The Application for leave to appeal takes issue with two issues. (i) The first is the finding that since the Applicant made no attempt to reconstruct the record of the arbitration proceedings, the award did not fall to be set aside purely on the basis of the absence of the record. (ii) Secondly the finding that the conclusion arrived at by the arbitrator to the effect that the sanction of dismissal was too harsh in light of all the circumstances did not warrant interference on review.
The application is one day late. I have considered the reasons furnished for the late referral and in light of the fact that the delay is negligible, condonation is granted.
Absence of a record
The Applicant for leave to appeal contends that this court erred in finding that the Applicant should carry the risk as a result of failing to produce a satisfactory record. In the event it was thus submitted that there exists prima facie grounds to review and set aside the decision on this ground alone. The Applicant argued that it was materially prejudiced by the absence of a proper record to such an extent that fairness and equity dictate that the award be set aside on this basis alone.
This court was of the view that the review could proceed in the absence of the record in light of the fact that there did not exist a material dispute of fact. The court proceeded without having regard to the record of the arbitration.

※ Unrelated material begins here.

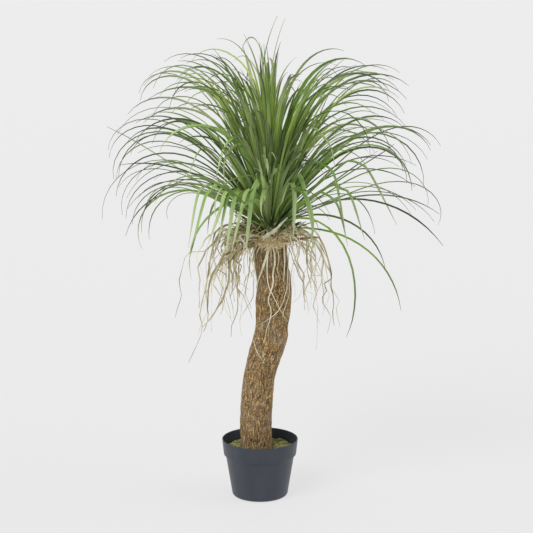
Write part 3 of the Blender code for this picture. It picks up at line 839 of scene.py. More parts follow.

The Respondent argued that the Applicant is required to place evidence before the Court regarding the steps it had taken to reconstruct the record and to explain why it was not possible to place an adequate record before the Court if it was the case. Moreover, an applicant for review faced with a defective record is not entitled to merely do nothing and seek to have the proceedings set aside on the basis that the arbitrator has failed to deliver the record of the proceedings (see Fidelity Cash Management Services (Pty) Ltd v Muvhango NO & Others (2005) 26 ILJ 876 (LC) at 879E – F). The Court will also not as a matter of course accept that due to a fault with the audio recording of the proceedings a complete transcript was not possible. (See Papane v Van Aarde NO & Others (2007) 28 ILJ 2561 (LC) where the LAC did not accept such an explanation at 2574G – I).
In the application for leave to appeal the Applicant relies on the fact that the arbitrator did not file any written notes of the arbitration proceedings together with the record. The Applicant alleges that it is “unclear” whether such notes were kept. I am in agreement with the submission that this does not take the matter any further. It is not for a Court to speculate whether or not the Arbitrator kept written notes. It is the Applicant in a review that ought to have taken steps to secure the arbitrator’s notes if any. If there were no such notes, the Applicant ought to have given evidence to this effect in its supplementary affidavit.
I have already indicated that the Applicant must place evidence before the Court describing what steps had been taken to complete the record. Yet in the Applicant’s supplementary affidavit it fails to allege that it took any steps whatsoever to reconstruct the record upon learning of the loss of the tapes. The Applicant’s conduct therefore falls short of what is required of a litigant. I am of the view that this in itself constitutes sufficient basis to dismiss the review. The Court, however, did not dismiss the review on this basis alone but proceeded with the considering of the view in light of the fact that the record was, in any event, not material to the review. I am of the view that there is no reasonable prospect that another Court would reach a different conclusion in respect of this point.
The sanction
The Applicant contend that this Court erred in failing to find that it had made out a proper case on review notwithstanding the defective record and that the Court erred in finding that there did not exists a material dispute of fact which goes to the heart of the review. There are two points to be made here. Firstly, the Applicant must stand and fall by the fact that it failed to take any steps to reconstruct the record. Secondly, a plain reading of the award clearly shows that the Commissioner passed the test of reasonableness. The arbitrator was steeped in the atmosphere of the arbitration hearing and had the benefit of listening to the evidence and observing the witnesses hence its conclusion that the event which gave rise to the dismissal was blown out of proportion. This is not reasonable and coupled with the fact that the offence was not serious and in light of the employee’s clean disciplinary record and in light of his long length of service, the conclusion that dismissal was not an appropriate sanction is clearly a reasonable conclusion. It certainly is not a conclusion that a reasonable decision maker could not reach. It should lastly be borne in mind that the question is not whether or not the arbitrator was right or wrong, but whether or not the arbitrator arrived at a reasonable decision. This was not an unreasonable decision. I am therefore of the view that there is no reasonable prospect that another Court could conclude otherwise.
In the premises the application for leave to appeal is dismissed with costs.